Stated problem:
Every line that holds "script" should be shown.

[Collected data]
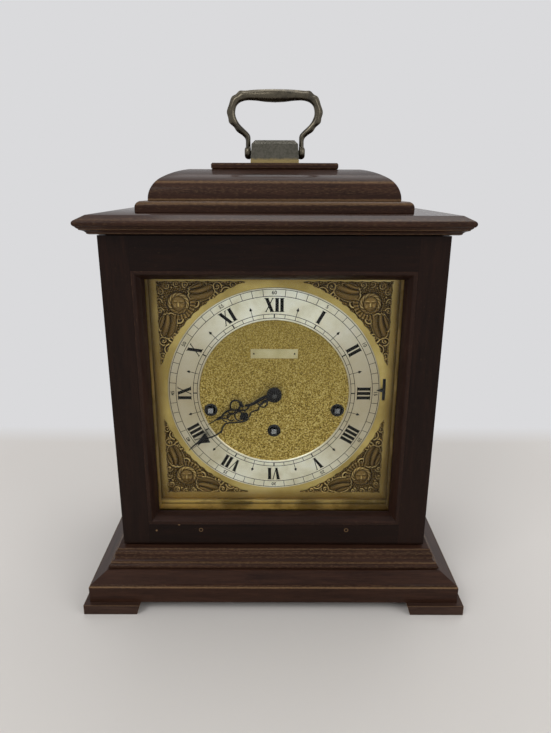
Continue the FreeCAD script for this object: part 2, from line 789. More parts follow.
def make_handle():
    """The bracket with its two journals, and the scalloped handle that swings on them."""
    flange_low = cap_high
    body_foot = cap_high + cell.bracket_flange
    flange_half = cell.bracket_flange_depth / 2
    flange = box("bracket_flange", (-cell.bracket_length / 2, -flange_half, flange_low),
                 (cell.bracket_length / 2, flange_half, body_foot))
    body = moulded_board("bracket_body", body_foot, cell.bracket_height,
                         cell.bracket_length / 2 - cell.bracket_shoulder,
                         cell.bracket_depth / 2 - cell.bracket_shoulder,
                         cell.bracket_shoulder, BRACKET_PROFILE_SHARES)
    eye_inner = cell.bracket_length / 2 + cell.eye_gap
    eye_outer = eye_inner + cell.eye_length
    journal = cylinder("bracket_journal", (-eye_outer, zero, pivot_height),
                       cell.journal_radius, eye_outer * 2, "x")
    node(fuse("handle_bracket", [flange, body, journal]))

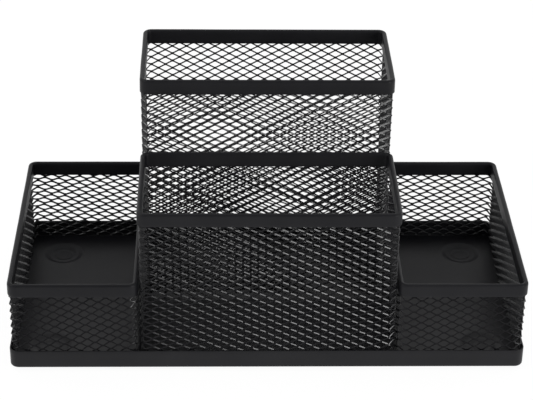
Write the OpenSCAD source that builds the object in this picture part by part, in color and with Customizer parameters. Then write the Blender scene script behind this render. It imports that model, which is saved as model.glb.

The answer:
Continue the FreeCAD script for this object: part 2, from line 789. More parts follow.
Write the OpenSCAD source that builds the object in this picture part by part, in color and with Customizer parameters. Then write the Blender scene script behind this render. It imports that model, which is saved as model.glb.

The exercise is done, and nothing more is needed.